NFSC Co-Director Sierra Stoneman-Bell opened the morning session with a challenge to “apply the lessons learned from the Multiple Pathways model to help meet the Common Core challenge and support all NYC students to graduate ready for postsecondary success. With a new goal post, it is even more important to have a system-wide strategy to improve outcomes for all of our students, especially those who are catching up from behind. Community-based organizations are key partners in this effort.”

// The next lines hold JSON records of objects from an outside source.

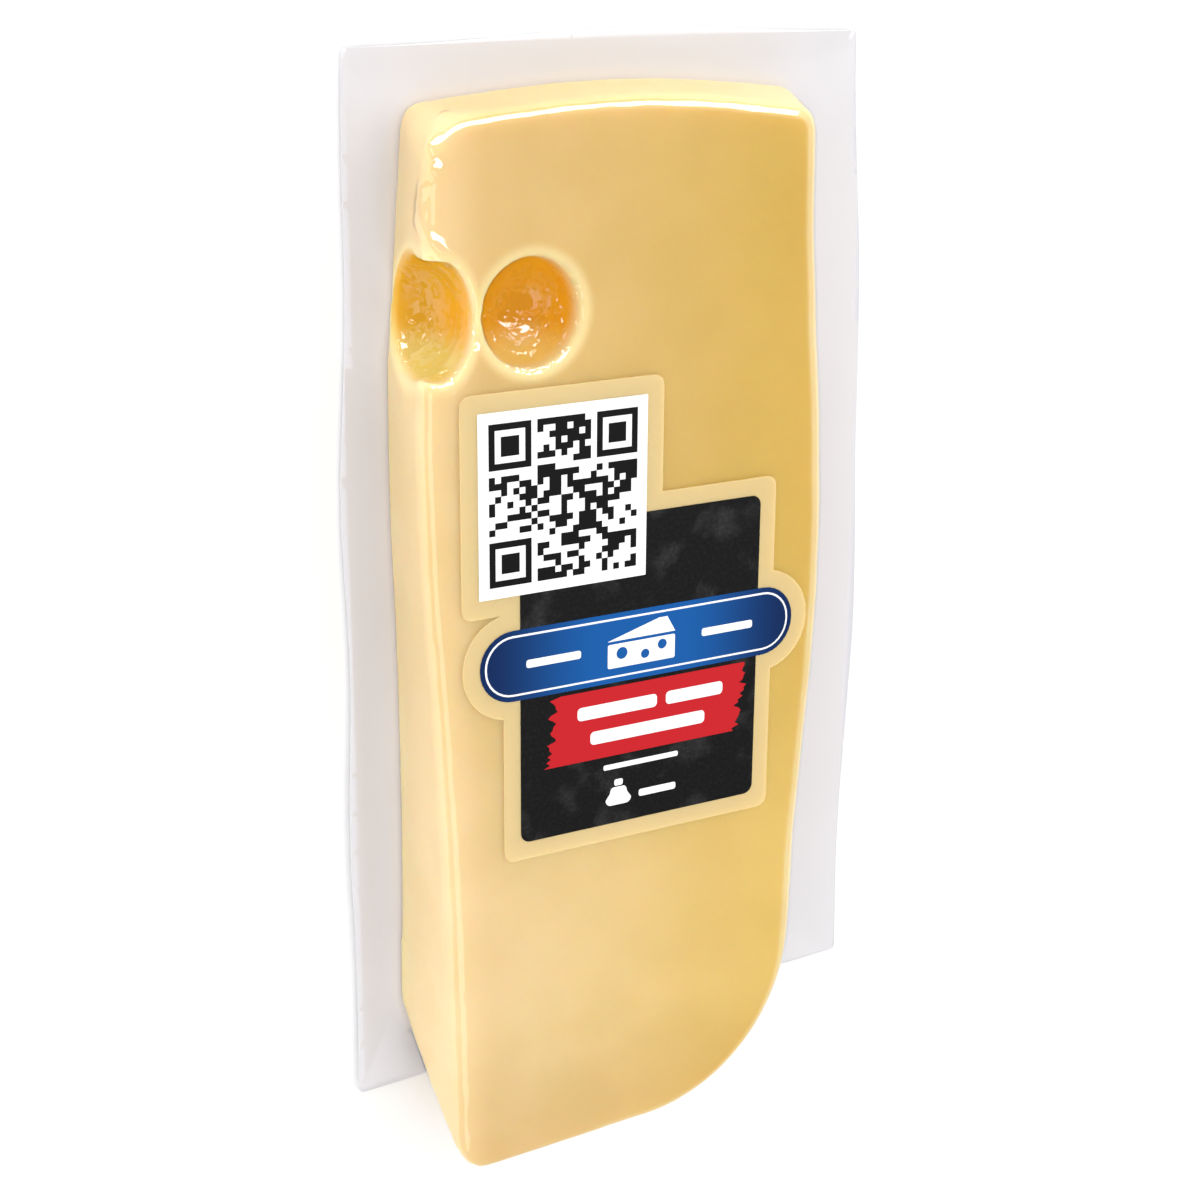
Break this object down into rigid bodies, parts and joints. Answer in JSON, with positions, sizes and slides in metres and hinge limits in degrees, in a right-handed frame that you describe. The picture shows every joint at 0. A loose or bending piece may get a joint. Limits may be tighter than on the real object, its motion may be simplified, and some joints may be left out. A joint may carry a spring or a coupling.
{
  "type": "vacuum-packed cheese wedge",
  "caption": "Wedge of pale yellow eyed cheese, cut at one end and rounded by its rind at the other, vacuum-packed between a clear skin film and a pale backing film, with a label on its face.",
  "frame": {"origin": "centre of the bounding box in plan, on the underside of the back film, which is the plane the pack lies on", "axes": "+Z out of the labelled face, +Y along the wedge towards its square cut end, +X towards the side with the wider film margin"},
  "size_m": [0.0874, 0.1632, 0.0173],
  "materials": {
    "cheese": null,
    "back_film": "pale grey translucent film, satin",
    "clear_film": "clear film, glossy",
    "label": "clear carrier with dark matt print"
  },
  "bodies": {
    "root": {"cheese_wedge": "cheese", "back_film": "back_film", "top_film": "clear_film", "front_label": "label"}
  },
  "joints": []
}
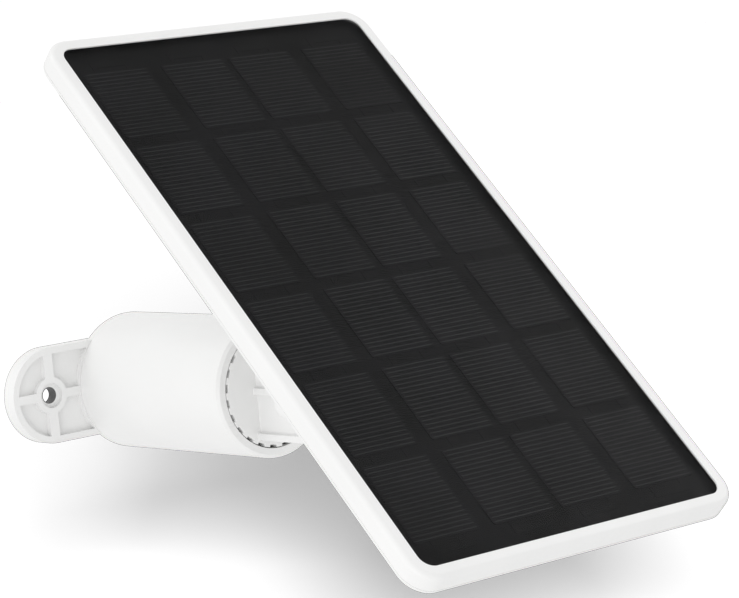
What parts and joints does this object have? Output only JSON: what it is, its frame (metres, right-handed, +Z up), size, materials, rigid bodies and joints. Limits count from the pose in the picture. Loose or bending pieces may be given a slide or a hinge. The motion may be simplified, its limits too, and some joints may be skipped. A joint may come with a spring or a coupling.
{
  "type": "camera solar panel",
  "caption": "Outdoor solar charging panel for a security camera, held by a tilting and swivelling arm on a round housing with a two-eared wall plate.",
  "frame": {"origin": "centre of the wall plate's back face, on the swivel axis", "axes": "+Y into the wall along the swivel axis, +Z up, +X right seen from in front; the panel faces -Y and up"},
  "size_m": [0.116, 0.2, 0.1459],
  "materials": {
    "white_shell": "fine satin moulded plastic",
    "nylon": "smooth moulded nylon",
    "steel": "zinc-plated steel",
    "white_steel": "steel lacquered white",
    "spring_steel": "bright spring steel",
    "brass": "turned brass",
    "black_rubber": "soft black rubber",
    "dark_sheet": "dark tinted sheet with a fine matt front",
    "solar_cell": "dark silicon with fine lines across it",
    "black_ribbon": "flat copper coated black",
    "black_board": "black laminate",
    "green_board": "green lacquered board",
    "dark_parts": "moulded component cases",
    "wire_cover": "soft insulation"
  },
  "bodies": {
    "wall_mount": {"wall_plate": "white_shell", "housing": "white_shell", "housing_screws": "steel", "bearing_bush": "nylon", "bearing_washer": "steel", "click_ring": "spring_steel"},
    "swivel": {"swivel_arm": "white_shell", "stem_insert": "brass", "axle_screw": "steel", "thrust_washer": "steel", "clutch_spring": "spring_steel"},
    "panel": {"panel_bracket": "white_shell", "bracket_screws": "steel", "bracket_inserts": "brass", "friction_pads": "black_rubber", "tilt_bolt": "white_steel", "tilt_nut": "white_steel", "tilt_washers": "nylon", "back_shell": "white_shell", "front_frame": "white_shell", "cover_sheet": "dark_sheet", "solar_cells": "solar_cell", "cell_ribbons": "black_ribbon", "backing_board": "black_board", "edge_gasket": "black_rubber", "circuit_board": "green_board", "board_parts": "dark_parts", "board_screws": "steel", "lead_wires": "wire_cover", "cable_gland": "nylon", "gland_nut": "nylon", "gland_seal": "black_rubber"}
  },
  "joints": [
    {"name": "swivel_turn", "type": "hinge", "parent": "wall_mount", "child": "swivel", "pos_m": [0, -0.0735, 0], "axis": [0, -1, 0], "continuous": true},
    {"name": "panel_tilt", "type": "hinge", "parent": "swivel", "child": "panel", "pos_m": [0, -0.1015, 0], "axis": [1, 0, 0], "range_deg": [-30, 45]}
  ]
}
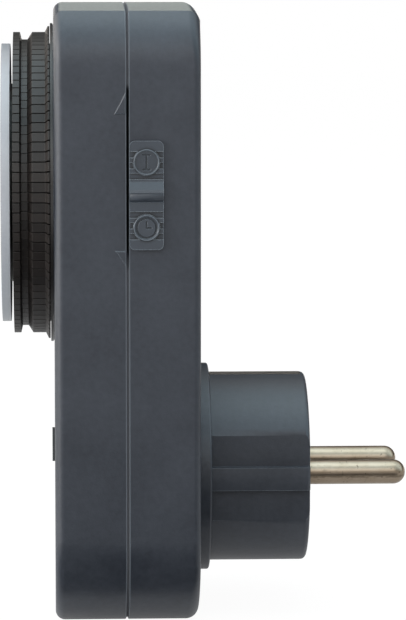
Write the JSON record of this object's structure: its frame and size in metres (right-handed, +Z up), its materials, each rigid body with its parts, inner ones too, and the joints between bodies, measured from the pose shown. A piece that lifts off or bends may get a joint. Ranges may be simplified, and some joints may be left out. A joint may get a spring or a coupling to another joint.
{
  "type": "plug-in timer",
  "caption": "Mechanical mains timer: a tall rounded case with a tappet dial above a recessed socket in front, a slide switch on one side and a round pinned plug on the back.",
  "frame": {"origin": "centre of the plug's face, between the two pins", "axes": "+X along the pins towards the wall, +Y across the case away from the slide switch, +Z up along the case"},
  "size_m": [0.0792, 0.0669, 0.1201],
  "materials": {
    "case_plastic": "fine spark-eroded texture, anthracite",
    "socket_plastic": "satin black",
    "inner_plastic": "satin",
    "dial_plastic": "satin, light bluish grey",
    "cap_plastic": "satin, light bluish grey",
    "tappet_plastic": "satin, near black",
    "gear_plastic": "natural acetal",
    "switch_plastic": "phenolic",
    "steel": "zinc plated",
    "motor_can": "drawn can",
    "pin_nickel": "nickel plated, satin",
    "earth_metal": "plated strip",
    "contact_brass": "stamped"
  },
  "bodies": {
    "case": {"front_shell": "case_plastic", "rear_shell": "case_plastic", "case_screws": "steel", "socket_well": "socket_plastic", "contact_carrier": "inner_plastic", "live_contact": "contact_brass", "neutral_contact": "contact_brass", "live_pin": "pin_nickel", "neutral_pin": "pin_nickel", "earth_frame": "earth_metal", "dial_spindle": "steel", "dial_cap": "cap_plastic", "intermediate_axle": "steel", "movement_plate": "steel", "plate_screws": "steel", "motor": "motor_can", "motor_screws": "steel", "switch_body": "switch_plastic", "lever_pin": "steel", "live_busbar": "contact_brass", "switched_busbar": "contact_brass", "neutral_busbar": "contact_brass"},
    "dial": {"dial_carrier": "dial_plastic", "dial_gear": "gear_plastic"},
    "tappets_01": {"tappets_hour_01": "tappet_plastic"},
    "tappets_02": {"tappets_hour_02": "tappet_plastic"},
    "tappets_03": {"tappets_hour_03": "tappet_plastic"},
    "tappets_04": {"tappets_hour_04": "tappet_plastic"},
    "tappets_05": {"tappets_hour_05": "tappet_plastic"},
    "tappets_06": {"tappets_hour_06": "tappet_plastic"},
    "tappets_07": {"tappets_hour_07": "tappet_plastic"},
    "tappets_08": {"tappets_hour_08": "tappet_plastic"},
    "tappets_09": {"tappets_hour_09": "tappet_plastic"},
    "tappets_10": {"tappets_hour_10": "tappet_plastic"},
    "tappets_11": {"tappets_hour_11": "tappet_plastic"},
    "tappets_12": {"tappets_hour_12": "tappet_plastic"},
    "tappets_13": {"tappets_hour_13": "tappet_plastic"},
    "tappets_14": {"tappets_hour_14": "tappet_plastic"},
    "tappets_15": {"tappets_hour_15": "tappet_plastic"},
    "tappets_16": {"tappets_hour_16": "tappet_plastic"},
    "tappets_17": {"tappets_hour_17": "tappet_plastic"},
    "tappets_18": {"tappets_hour_18": "tappet_plastic"},
    "tappets_19": {"tappets_hour_19": "tappet_plastic"},
    "tappets_20": {"tappets_hour_20": "tappet_plastic"},
    "tappets_21": {"tappets_hour_21": "tappet_plastic"},
    "tappets_22": {"tappets_hour_22": "tappet_plastic"},
    "tappets_23": {"tappets_hour_23": "tappet_plastic"},
    "tappets_24": {"tappets_hour_24": "tappet_plastic"},
    "wheel": {"intermediate_wheel": "gear_plastic"},
    "pinion": {"motor_pinion": "gear_plastic"},
    "lever": {"switch_lever": "gear_plastic"},
    "plunger": {"switch_plunger": "gear_plastic"},
    "slider": {"override_slider": "case_plastic", "slider_carriage": "inner_plastic"}
  },
  "joints": [
    {"name": "dial_spin", "type": "hinge", "parent": "case", "child": "dial", "pos_m": [-0.04975, 0, 0.0568], "axis": [1, 0, 0], "continuous": true},
    {"name": "tappet_slide_01", "type": "slide", "parent": "dial", "child": "tappets_01", "axis": [-1, 0, 0], "range_m": [0, 0.002]},
    {"name": "tappet_slide_02", "type": "slide", "parent": "dial", "child": "tappets_02", "axis": [-1, 0, 0], "range_m": [0, 0.002]},
    {"name": "tappet_slide_03", "type": "slide", "parent": "dial", "child": "tappets_03", "axis": [-1, 0, 0], "range_m": [0, 0.002]},
    {"name": "tappet_slide_04", "type": "slide", "parent": "dial", "child": "tappets_04", "axis": [-1, 0, 0], "range_m": [0, 0.002]},
    {"name": "tappet_slide_05", "type": "slide", "parent": "dial", "child": "tappets_05", "axis": [-1, 0, 0], "range_m": [0, 0.002]},
    {"name": "tappet_slide_06", "type": "slide", "parent": "dial", "child": "tappets_06", "axis": [-1, 0, 0], "range_m": [0, 0.002]},
    {"name": "tappet_slide_07", "type": "slide", "parent": "dial", "child": "tappets_07", "axis": [-1, 0, 0], "range_m": [0, 0.002]},
    {"name": "tappet_slide_08", "type": "slide", "parent": "dial", "child": "tappets_08", "axis": [-1, 0, 0], "range_m": [0, 0.002]},
    {"name": "tappet_slide_09", "type": "slide", "parent": "dial", "child": "tappets_09", "axis": [-1, 0, 0], "range_m": [0, 0.002]},
    {"name": "tappet_slide_10", "type": "slide", "parent": "dial", "child": "tappets_10", "axis": [-1, 0, 0], "range_m": [0, 0.002]},
    {"name": "tappet_slide_11", "type": "slide", "parent": "dial", "child": "tappets_11", "axis": [-1, 0, 0], "range_m": [0, 0.002]},
    {"name": "tappet_slide_12", "type": "slide", "parent": "dial", "child": "tappets_12", "axis": [-1, 0, 0], "range_m": [0, 0.002]},
    {"name": "tappet_slide_13", "type": "slide", "parent": "dial", "child": "tappets_13", "axis": [-1, 0, 0], "range_m": [0, 0.002]},
    {"name": "tappet_slide_14", "type": "slide", "parent": "dial", "child": "tappets_14", "axis": [-1, 0, 0], "range_m": [0, 0.002]},
    {"name": "tappet_slide_15", "type": "slide", "parent": "dial", "child": "tappets_15", "axis": [-1, 0, 0], "range_m": [0, 0.002]},
    {"name": "tappet_slide_16", "type": "slide", "parent": "dial", "child": "tappets_16", "axis": [-1, 0, 0], "range_m": [0, 0.002]},
    {"name": "tappet_slide_17", "type": "slide", "parent": "dial", "child": "tappets_17", "axis": [-1, 0, 0], "range_m": [0, 0.002]},
    {"name": "tappet_slide_18", "type": "slide", "parent": "dial", "child": "tappets_18", "axis": [-1, 0, 0], "range_m": [0, 0.002]},
    {"name": "tappet_slide_19", "type": "slide", "parent": "dial", "child": "tappets_19", "axis": [-1, 0, 0], "range_m": [0, 0.002]},
    {"name": "tappet_slide_20", "type": "slide", "parent": "dial", "child": "tappets_20", "axis": [-1, 0, 0], "range_m": [0, 0.002]},
    {"name": "tappet_slide_21", "type": "slide", "parent": "dial", "child": "tappets_21", "axis": [-1, 0, 0], "range_m": [0, 0.002]},
    {"name": "tappet_slide_22", "type": "slide", "parent": "dial", "child": "tappets_22", "axis": [-1, 0, 0], "range_m": [0, 0.002]},
    {"name": "tappet_slide_23", "type": "slide", "parent": "dial", "child": "tappets_23", "axis": [-1, 0, 0], "range_m": [0, 0.002]},
    {"name": "tappet_slide_24", "type": "slide", "parent": "dial", "child": "tappets_24", "axis": [-1, 0, 0], "range_m": [0, 0.002]},
    {"name": "wheel_spin", "type": "hinge", "parent": "case", "child": "wheel", "pos_m": [-0.04975, 0.00821, 0.03425], "axis": [1, 0, 0], "continuous": true},
    {"name": "pinion_spin", "type": "hinge", "parent": "case", "child": "pinion", "pos_m": [-0.04975, 0.00821, 0.04875], "axis": [1, 0, 0], "continuous": true},
    {"name": "lever_swing", "type": "hinge", "parent": "case", "child": "lever", "pos_m": [-0.04155, -0.0255, 0.0778], "axis": [0, 1, 0], "range_deg": [0, 5.5]},
    {"name": "plunger_slide", "type": "slide", "parent": "case", "child": "plunger", "axis": [-1, 0, 0], "range_m": [0, 0.00106]},
    {"name": "slider_slide", "type": "slide", "parent": "case", "child": "slider", "axis": [0, 0, 1], "range_m": [0, 0.0053]}
  ],
  "couplings": [
    {"joint": "wheel_spin", "follows": "dial_spin", "ratio": -5},
    {"joint": "pinion_spin", "follows": "dial_spin", "ratio": 24},
    {"joint": "lever_swing", "follows": "tappet_slide_07", "rad_per_m": 47.619},
    {"joint": "plunger_slide", "follows": "tappet_slide_07", "ratio": 0.5238}
  ]
}
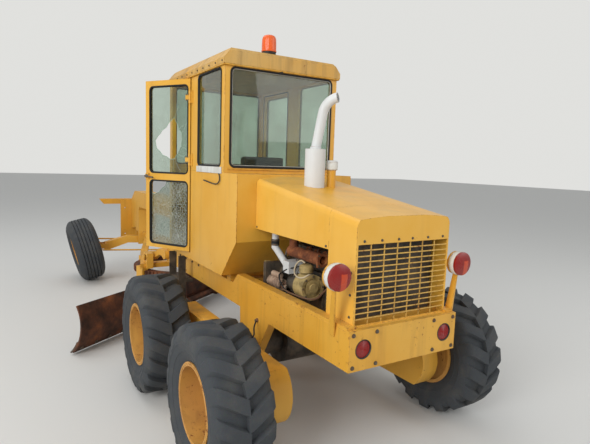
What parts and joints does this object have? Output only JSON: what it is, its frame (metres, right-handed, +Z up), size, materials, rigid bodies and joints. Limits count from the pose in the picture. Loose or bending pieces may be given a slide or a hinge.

Kevin Heath, a graduate of South Brooklyn Community High School, also spoke about his experience in the transfer school. Through the Learning to Work program, he interned at a cabinet and furniture design company, and explained, “Once I started getting hired at other shops, I realized the value of the skill I developed through my internship. I now have a skill that I can parlay into income opportunities anywhere in the world and an education that can offer me opportunities in another field.”
About the Multiple Pathways/Learning to Work Model
As NYC schools implement Common Core standards and strive to increase college and career readiness, the education challenge is even greater for students who are already behind or disengaged from school. Through the Department of Education’s Multiple Pathways portfolio, NYC has developed groundbreaking school models designed to re-engage students who have not experienced success in school and get them back on track to graduation and postsecondary plans. The model combines accelerated instruction and intensive support and relies on an integrated partnership between a school and a community-based organization (CBO) with expertise in youth development. The CBO partners run Learning to Work (LTW) programs, embedded in the schools, to provide paid internships and personalized supports for students. Over 20,000 students have graduated from these programs since 2005, and the LTW model has achieved the greatest academic gains with students who are farthest behind when they enter the program.